■ SUPPLIED DATA
☆ ☆ ☆
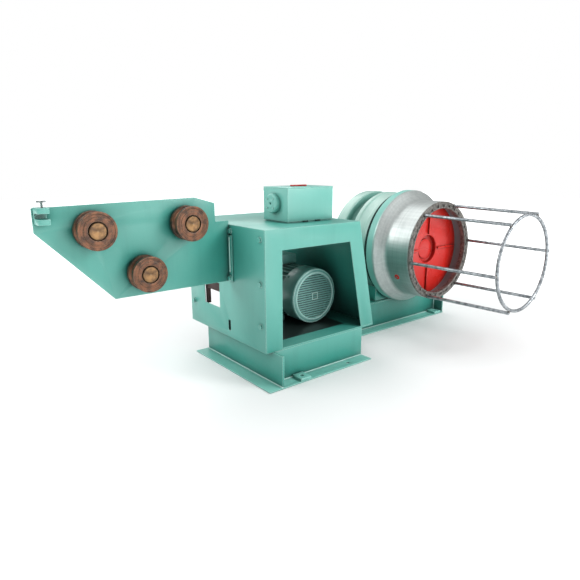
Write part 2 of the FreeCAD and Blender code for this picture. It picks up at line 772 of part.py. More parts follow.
drum = new_body("drum_shell_turned", drum_at)
drum_profile = new_sketch(drum, "drum_profile", "XY_Plane")
outline(drum_profile, [("drum_bore", "ring_thick"), ("drum_radius", "ring_thick"),
                       ("drum_radius", FLARE_START), ("rim_radius", FLARE_END), ("rim_radius", "drum_length"),
                       ("rim_radius - drum_wall", "drum_length"), ("rim_radius - drum_wall", FLARE_END),
                       ("drum_bore", FLARE_START)])
drum_turn = turned(drum, drum_profile, "drum_turn")
flare_start = size("drum_length") - size("rim_width") - size("flare_length")
round_edges(drum, drum_turn, "flare_rounding", "flare_round", [(size("drum_radius"), flare_start)])
plug_spin = FreeCAD.Rotation(FreeCAD.Vector(0, 1, 0), 90 - size("plug_angle"))


def plug_bar(name, radius, start, length):
    """A bar square to the drum's wall, on the line of the round plug."""
    bar = doc.addObject("Part::Cylinder", name)
    bind(bar, Radius=radius, Height=length)
    bar.Placement.Rotation = plug_spin
    return put(bar, ("drum_x + (%s) * cos(plug_angle * 1 deg)" % start, "plug_inset - drum_front",
                     "drum_z + (%s) * sin(plug_angle * 1 deg)" % start))


named(less("drum_shell", drum, [plug_bar("plug_way", "plug_radius + seat_gap", "drum_bore - 20",
                                         "drum_wall + 60")]), "drum_shell")
plug_stock = plug_bar("plug_stock", "plug_radius", "drum_bore - 20", "20 + drum_wall + plug_proud")
plug_core = rod_y("plug_core", "drum_bore", "drum_length", ("drum_x", "-drum_front", "drum_z"))
named(less("drum_plug", plug_stock, [plug_core]), "drum_plug")

front_ring = new_body("drum_front_ring", drum_at)
ring_profile = new_sketch(front_ring, "ring_profile", "XY_Plane")
outline(ring_profile, [("ring_bore", "0"), ("drum_radius", "0"), ("drum_radius", "ring_thick"),
                       ("drum_bore", "ring_thick"), ("drum_bore", "ring_thick + ring_spigot"),
                       ("ring_bore", "ring_thick + ring_spigot")])
turned(front_ring, ring_profile, "ring_turn")
named(front_ring, "drum_front_ring")

web = new_body("drum_web", drum_at)
web_profile = new_sketch(web, "web_profile", "XY_Plane")
outline(web_profile, [("spindle_radius", "hub_front"), ("hub_radius", "hub_front"), ("hub_radius", "disc_inset"),
                      ("drum_bore", "disc_inset"), ("drum_bore", "disc_inset + disc_thick"),
                      ("hub_radius + hub_wall", "disc_inset + disc_thick"), ("hub_radius + hub_wall", "hub_rear"),
                      ("spindle_radius", "hub_rear")])
turned(web, web_profile, "web_turn")
rib_profile = new_sketch(web, "rib_profile", "XY_Plane")
outline(rib_profile, rectangle("(hub_radius + rib_end_gap)", "(disc_inset - rib_height)",
                               "(drum_bore - hub_radius - 2 * rib_end_gap)", "(rib_height + 2)"))
rib = pad(web, rib_profile, "rib_pad", "rib_thick")
rib.SideType = "Symmetric"
ribs = web.newObject("PartDesign::PolarPattern", "ribs")
ribs.Originals = [rib]
ribs.Axis = (rib_profile, ["V_Axis"])
ribs.Angle = 360
bind(ribs, Occurrences="rib_count")
web.Tip = ribs
named(web, "drum_web")

spindle = new_body("drum_spindle", drum_at)
spindle_profile = new_sketch(spindle, "spindle_profile", "XY_Plane")
outline(spindle_profile, [("0", "hub_front - spindle_cap_thick"), ("spindle_cap", "hub_front - spindle_cap_thick"),
                          ("spindle_cap", "hub_front"), ("spindle_radius", "hub_front"),
                          ("spindle_radius", "drum_length + drum_gap + spindle_bearing"),
                          ("0", "drum_length + drum_gap + spindle_bearing")])
turned(spindle, spindle_profile, "spindle_turn")
named(spindle, "drum_spindle")


# ---- wire collecting cage ---------------------------------------------------------------
# Six rods lean in a little from the drum's ring and are welded to the outside of a hoop.

hoop = doc.addObject("Part::Torus", "cage_hoop")
bind(hoop, Radius1="hoop_radius", Radius2="hoop_bar")
hoop.Placement.Rotation = FreeCAD.Rotation(FreeCAD.Vector(1, 0, 0), 90)
put(hoop, ("drum_x", "-drum_front - cage_length", "drum_z"))
named(hoop, "cage_hoop")

# The rods lean by what the hoop and its bar leave between their two ends.
lean_in = size("hoop_inset") - size("hoop_bar") - size("rod_radius") - size("seat_gap") - size("rod_inset")
slope = lean_in / size("cage_length")
# Each rod is drawn from a little inside the drum, so that its end can be cut flush with the ring.
ROOT = 20
root_radius = "(rod_start_radius + %d * (rod_start_radius - %s) / cage_length)" % (
    ROOT, "(hoop_radius + hoop_bar + rod_radius + seat_gap)")
cage_rods = []
for number in range(6):
    angle = math.radians(size("rod_phase") + 60 * number)
    outward = FreeCAD.Vector(math.cos(angle), 0, math.sin(angle))
    along = FreeCAD.Vector(0, -1, 0) - outward * slope
    bar = doc.addObject("Part::Cylinder", "rod_stock_%d" % (number + 1))
    bind(bar, Radius="rod_radius", Height="cage_length + rod_past_ring + %d" % ROOT)
    bar.Placement.Rotation = FreeCAD.Rotation(FreeCAD.Vector(0, 0, 1), along)
    turn = "(rod_phase + %d) * 1 deg" % (60 * number)
    put(bar, ("drum_x + %s * cos(%s)" % (root_radius, turn), "%d - drum_front" % ROOT,
              "drum_z + %s * sin(%s)" % (root_radius, turn)))
    inside = rod_y("rod_trim_%d" % (number + 1), "drum_radius + 40", "2 * %d" % ROOT,
                   ("drum_x", "-drum_front", "drum_z"))
    cage_rods.append(less("cage_rod_%d" % (number + 1), bar, [inside]))
rods = doc.addObject("Part::Compound", "cage_rods")
rods.Links = cage_rods
named(rods, "cage_rods")


# ---- belt guard -------------------------------------------------------------------------
# A closed cover behind the housing, round about the motor's shaft and the gearbox's input.

def belt_guard():
    radius = size("guard_radius")
    half_pedestal = size("pedestal_width") / 2
    deck_top = size("frame_height") + size("deck_thick")
    motor_x = size("motor_inset_x") - half_pedestal - size("housing_offset")
    start = FreeCAD.Vector(motor_x, 0, deck_top + size("cowl_radius") + size("cowl_lift"))
    end = FreeCAD.Vector(half_pedestal + size("drum_run"), 0,
                         deck_top + size("casing_radius") - size("input_drop"))
    run = (end - start).normalize()
    side = FreeCAD.Vector(-run.z, 0, run.x)
    edges = [
        Part.LineSegment(start + side * radius, end + side * radius).toShape(),
        Part.Arc(end + side * radius, end + run * radius, end - side * radius).toShape(),
        Part.LineSegment(end - side * radius, start - side * radius).toShape(),
        Part.Arc(start - side * radius, start - run * radius, start + side * radius).toShape(),
    ]
    face = Part.Face(Part.Wire(edges))
    return face.extrude(FreeCAD.Vector(0, size("guard_width"), 0))


guard = doc.addObject("Part::Feature", "belt_guard")
guard.Shape = belt_guard()
guard.Placement.Base = FreeCAD.Vector(0, size("housing_depth") - size("web_span") / 2, 0)
named(guard, "belt_guard")


# ---- checks and files -------------------------------------------------------------------

doc.recompute()
faults = []
for thing in doc.Objects:
    if "Invalid" in thing.State or "Error" in thing.State:
        faults.append("%s is %s" % (thing.Name, thing.State))
for piece in subparts:
    if piece.Shape.isNull() or not piece.Shape.isValid() or not piece.Shape.Solids:
        faults.append("%s has no valid solid" % piece.Label)
if faults:
    raise RuntimeError("; ".join(faults))

os.makedirs("parts", exist_ok=True)
for piece in subparts:
    piece.Shape.exportStep("parts/%s.step" % piece.Label)
print("%d sub-parts written" % len(subparts))
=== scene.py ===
import json
import math

import bmesh
import bpy
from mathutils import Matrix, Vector

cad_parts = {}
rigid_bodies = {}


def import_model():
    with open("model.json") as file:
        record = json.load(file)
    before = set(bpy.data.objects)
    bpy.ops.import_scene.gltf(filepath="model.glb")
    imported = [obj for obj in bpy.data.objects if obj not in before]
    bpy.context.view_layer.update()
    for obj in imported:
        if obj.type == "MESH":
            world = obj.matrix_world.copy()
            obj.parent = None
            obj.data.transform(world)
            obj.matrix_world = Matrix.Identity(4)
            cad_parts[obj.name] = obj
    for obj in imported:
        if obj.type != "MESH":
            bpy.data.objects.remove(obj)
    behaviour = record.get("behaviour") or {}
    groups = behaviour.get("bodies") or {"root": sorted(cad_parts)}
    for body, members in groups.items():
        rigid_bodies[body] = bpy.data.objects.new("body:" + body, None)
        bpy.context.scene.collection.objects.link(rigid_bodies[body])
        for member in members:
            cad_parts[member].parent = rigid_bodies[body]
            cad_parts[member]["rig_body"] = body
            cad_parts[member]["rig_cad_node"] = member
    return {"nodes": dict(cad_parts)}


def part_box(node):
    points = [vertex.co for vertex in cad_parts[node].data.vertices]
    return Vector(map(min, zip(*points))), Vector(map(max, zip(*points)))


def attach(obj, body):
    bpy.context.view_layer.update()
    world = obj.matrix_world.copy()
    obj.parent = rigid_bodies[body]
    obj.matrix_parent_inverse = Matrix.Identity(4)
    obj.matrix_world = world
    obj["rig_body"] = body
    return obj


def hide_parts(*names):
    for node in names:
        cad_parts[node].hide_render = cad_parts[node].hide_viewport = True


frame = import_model()
bpy.ops.object.select_all(action="DESELECT")
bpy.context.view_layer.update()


# ---- camera -----------------------------------------------------------------------------
# An eye 1.36 m above the floor, in front of the machine and to its left, with a slightly
# wide lens, so that the arm comes forward on the left and the cage on the right.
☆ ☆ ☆
■ STATED PROBLEM
Only the lines from the one with "doc.recompute()" up to the one with "points = [vertex.co" should be repeated, both included, exactly as they appear.

■ REPLY
doc.recompute()
faults = []
for thing in doc.Objects:
    if "Invalid" in thing.State or "Error" in thing.State:
        faults.append("%s is %s" % (thing.Name, thing.State))
for piece in subparts:
    if piece.Shape.isNull() or not piece.Shape.isValid() or not piece.Shape.Solids:
        faults.append("%s has no valid solid" % piece.Label)
if faults:
    raise RuntimeError("; ".join(faults))

os.makedirs("parts", exist_ok=True)
for piece in subparts:
    piece.Shape.exportStep("parts/%s.step" % piece.Label)
print("%d sub-parts written" % len(subparts))
=== scene.py ===
import json
import math

import bmesh
import bpy
from mathutils import Matrix, Vector

cad_parts = {}
rigid_bodies = {}


def import_model():
    with open("model.json") as file:
        record = json.load(file)
    before = set(bpy.data.objects)
    bpy.ops.import_scene.gltf(filepath="model.glb")
    imported = [obj for obj in bpy.data.objects if obj not in before]
    bpy.context.view_layer.update()
    for obj in imported:
        if obj.type == "MESH":
            world = obj.matrix_world.copy()
            obj.parent = None
            obj.data.transform(world)
            obj.matrix_world = Matrix.Identity(4)
            cad_parts[obj.name] = obj
    for obj in imported:
        if obj.type != "MESH":
            bpy.data.objects.remove(obj)
    behaviour = record.get("behaviour") or {}
    groups = behaviour.get("bodies") or {"root": sorted(cad_parts)}
    for body, members in groups.items():
        rigid_bodies[body] = bpy.data.objects.new("body:" + body, None)
        bpy.context.scene.collection.objects.link(rigid_bodies[body])
        for member in members:
            cad_parts[member].parent = rigid_bodies[body]
            cad_parts[member]["rig_body"] = body
            cad_parts[member]["rig_cad_node"] = member
    return {"nodes": dict(cad_parts)}


def part_box(node):
    points = [vertex.co for vertex in cad_parts[node].data.vertices]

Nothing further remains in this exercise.